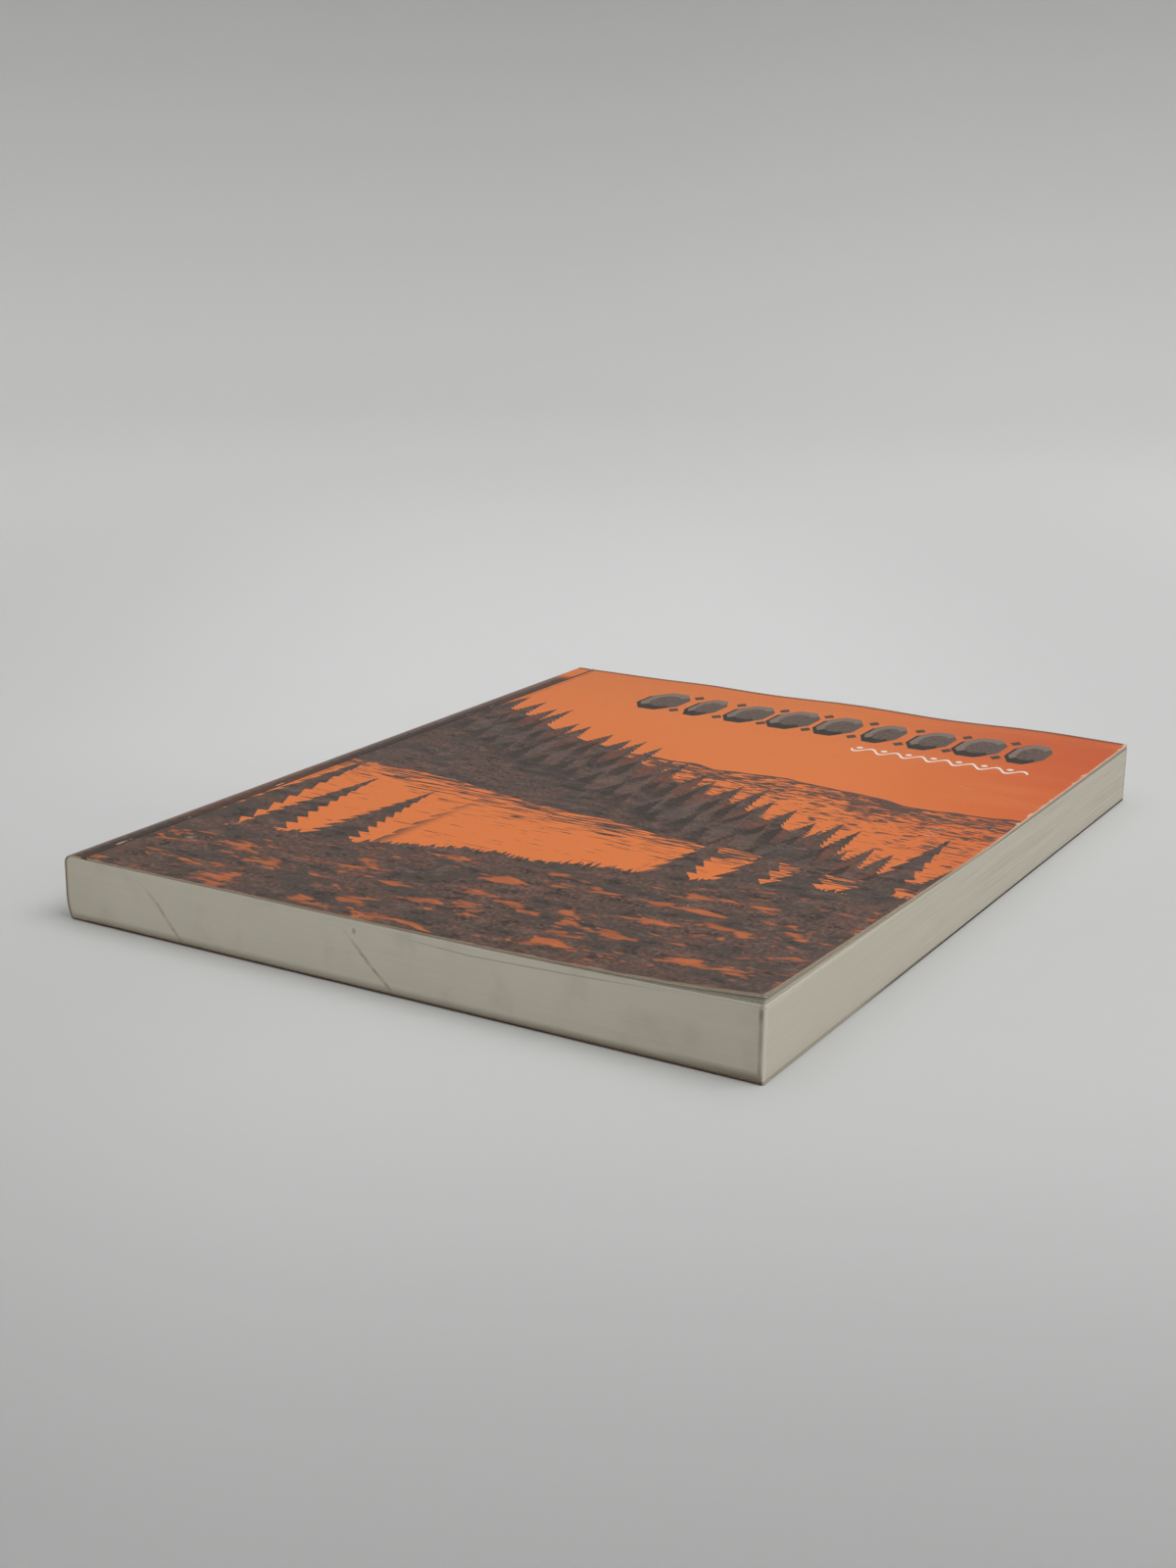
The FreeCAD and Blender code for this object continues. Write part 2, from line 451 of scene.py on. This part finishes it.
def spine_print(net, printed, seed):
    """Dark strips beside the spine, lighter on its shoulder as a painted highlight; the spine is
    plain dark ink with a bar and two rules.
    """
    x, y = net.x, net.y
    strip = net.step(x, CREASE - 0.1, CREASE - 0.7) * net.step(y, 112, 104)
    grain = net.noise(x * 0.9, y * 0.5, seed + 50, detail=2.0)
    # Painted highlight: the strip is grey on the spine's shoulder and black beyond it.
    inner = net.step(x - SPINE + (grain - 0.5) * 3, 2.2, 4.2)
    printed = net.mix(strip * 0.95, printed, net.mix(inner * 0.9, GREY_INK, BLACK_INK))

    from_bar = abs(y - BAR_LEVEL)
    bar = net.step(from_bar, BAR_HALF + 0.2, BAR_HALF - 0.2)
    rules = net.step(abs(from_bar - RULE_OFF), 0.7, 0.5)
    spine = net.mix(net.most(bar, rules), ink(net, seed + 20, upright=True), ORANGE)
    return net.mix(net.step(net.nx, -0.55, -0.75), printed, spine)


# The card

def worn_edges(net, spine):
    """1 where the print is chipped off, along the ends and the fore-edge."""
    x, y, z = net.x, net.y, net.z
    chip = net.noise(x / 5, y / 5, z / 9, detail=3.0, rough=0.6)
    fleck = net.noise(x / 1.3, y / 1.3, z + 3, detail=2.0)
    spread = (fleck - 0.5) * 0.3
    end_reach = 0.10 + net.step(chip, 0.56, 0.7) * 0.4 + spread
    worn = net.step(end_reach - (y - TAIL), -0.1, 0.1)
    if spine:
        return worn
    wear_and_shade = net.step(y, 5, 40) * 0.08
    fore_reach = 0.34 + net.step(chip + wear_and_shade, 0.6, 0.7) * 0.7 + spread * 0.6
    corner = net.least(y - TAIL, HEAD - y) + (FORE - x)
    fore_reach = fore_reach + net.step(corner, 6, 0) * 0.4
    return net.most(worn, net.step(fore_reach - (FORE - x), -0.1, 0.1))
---
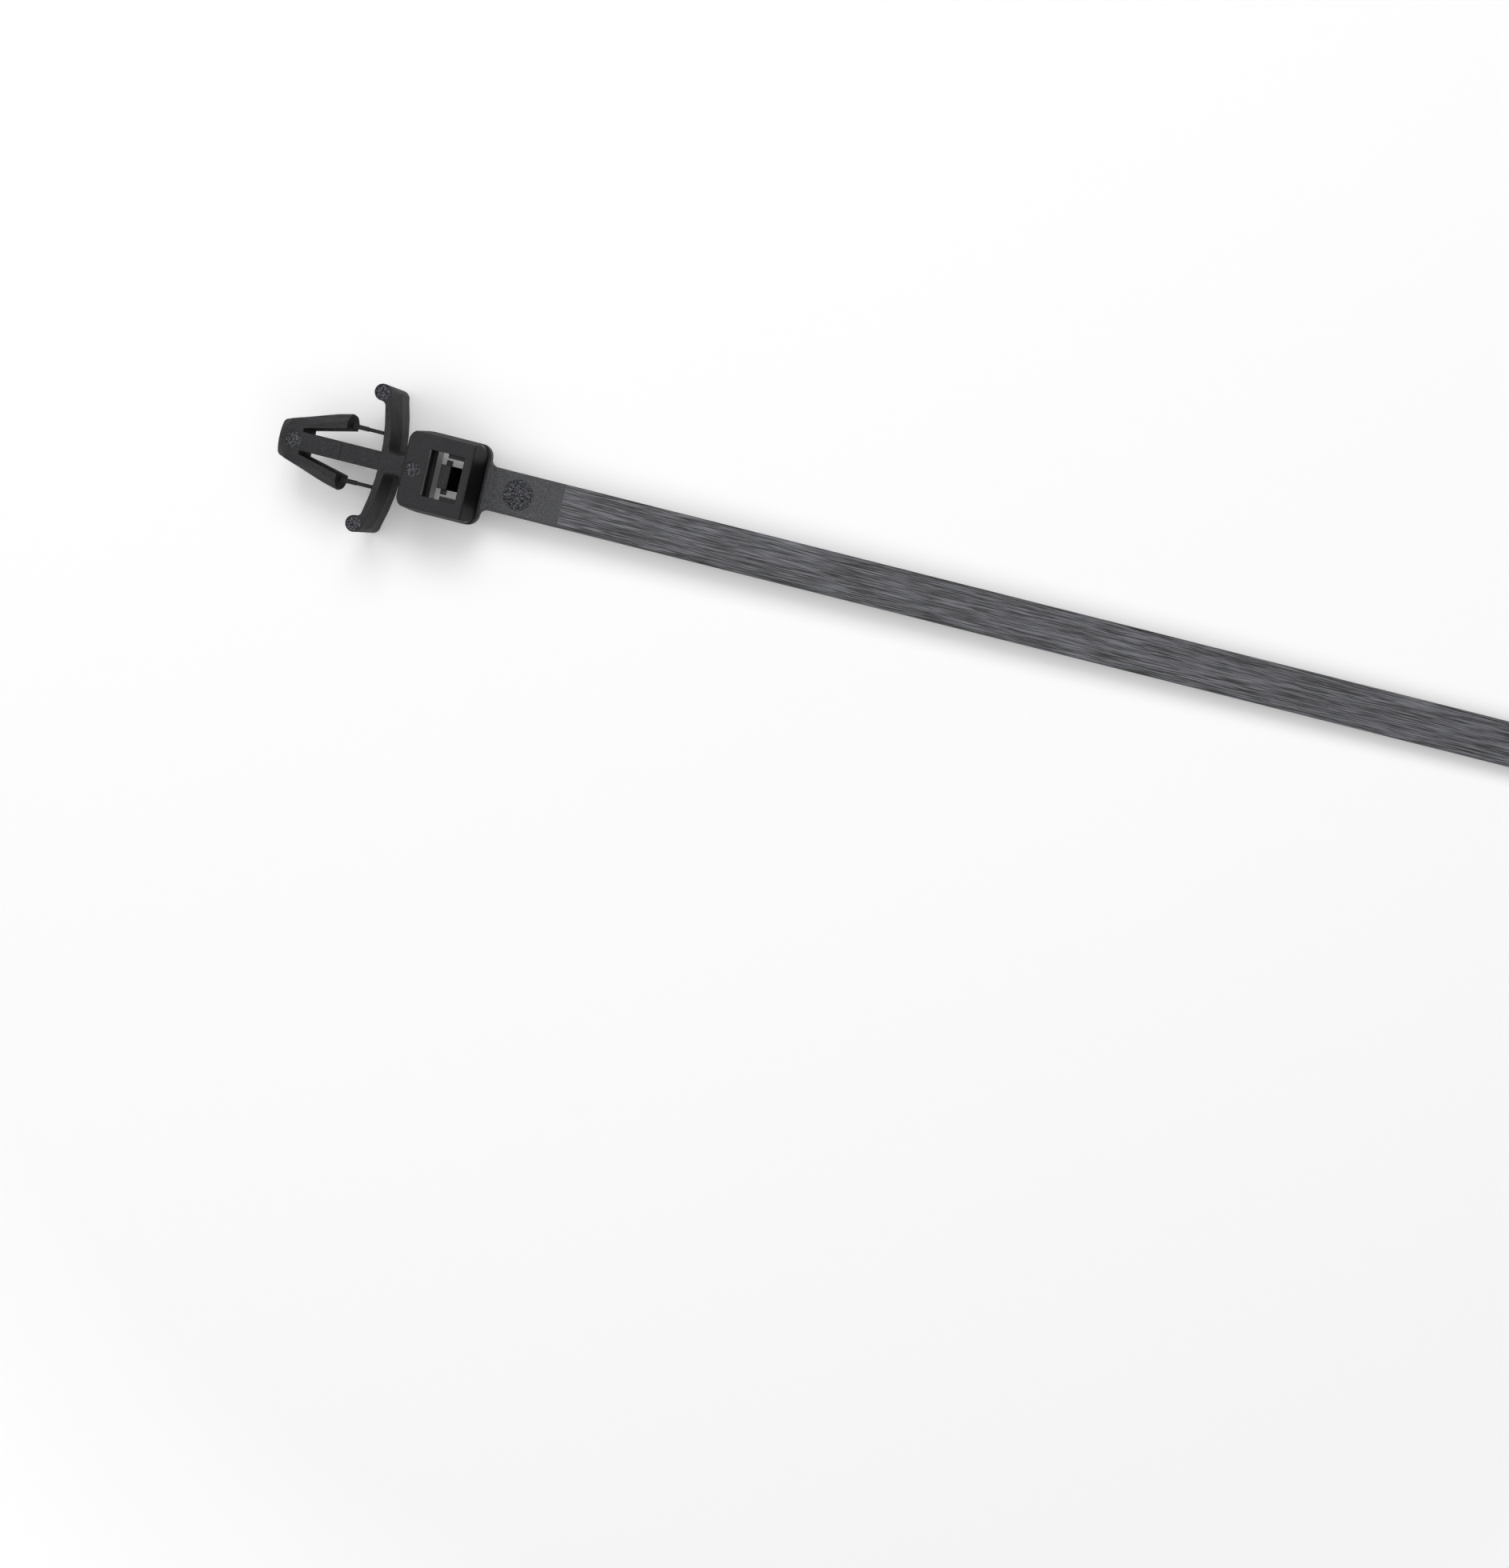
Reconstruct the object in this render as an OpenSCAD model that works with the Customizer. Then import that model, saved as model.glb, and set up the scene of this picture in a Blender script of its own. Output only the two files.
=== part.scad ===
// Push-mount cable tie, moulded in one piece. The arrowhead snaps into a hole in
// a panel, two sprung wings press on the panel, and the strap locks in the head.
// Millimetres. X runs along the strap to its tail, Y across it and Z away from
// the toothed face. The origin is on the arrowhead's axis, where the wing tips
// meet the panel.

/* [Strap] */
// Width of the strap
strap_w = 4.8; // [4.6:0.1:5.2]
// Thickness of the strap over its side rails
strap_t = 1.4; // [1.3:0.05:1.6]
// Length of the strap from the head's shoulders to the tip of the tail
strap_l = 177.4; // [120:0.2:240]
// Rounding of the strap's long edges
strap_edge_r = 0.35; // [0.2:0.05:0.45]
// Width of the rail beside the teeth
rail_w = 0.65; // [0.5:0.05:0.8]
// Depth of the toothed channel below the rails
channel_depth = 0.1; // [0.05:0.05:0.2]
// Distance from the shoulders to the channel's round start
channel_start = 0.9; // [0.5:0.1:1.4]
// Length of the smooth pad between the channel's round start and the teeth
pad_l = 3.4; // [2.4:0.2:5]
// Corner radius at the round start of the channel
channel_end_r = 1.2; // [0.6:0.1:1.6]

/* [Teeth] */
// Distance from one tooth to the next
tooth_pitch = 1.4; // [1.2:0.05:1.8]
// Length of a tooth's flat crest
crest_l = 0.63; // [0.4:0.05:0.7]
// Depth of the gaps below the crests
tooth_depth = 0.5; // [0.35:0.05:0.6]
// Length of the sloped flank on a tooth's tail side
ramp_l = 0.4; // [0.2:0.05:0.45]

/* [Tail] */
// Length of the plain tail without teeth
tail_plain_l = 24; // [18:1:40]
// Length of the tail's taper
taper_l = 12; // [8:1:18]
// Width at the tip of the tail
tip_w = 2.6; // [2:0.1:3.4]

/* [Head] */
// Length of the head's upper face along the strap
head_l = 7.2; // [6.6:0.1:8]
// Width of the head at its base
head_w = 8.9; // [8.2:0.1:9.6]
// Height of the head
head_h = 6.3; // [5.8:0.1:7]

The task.
Count how many lines above include the word "scene" and answer with that figure only.

Response.
2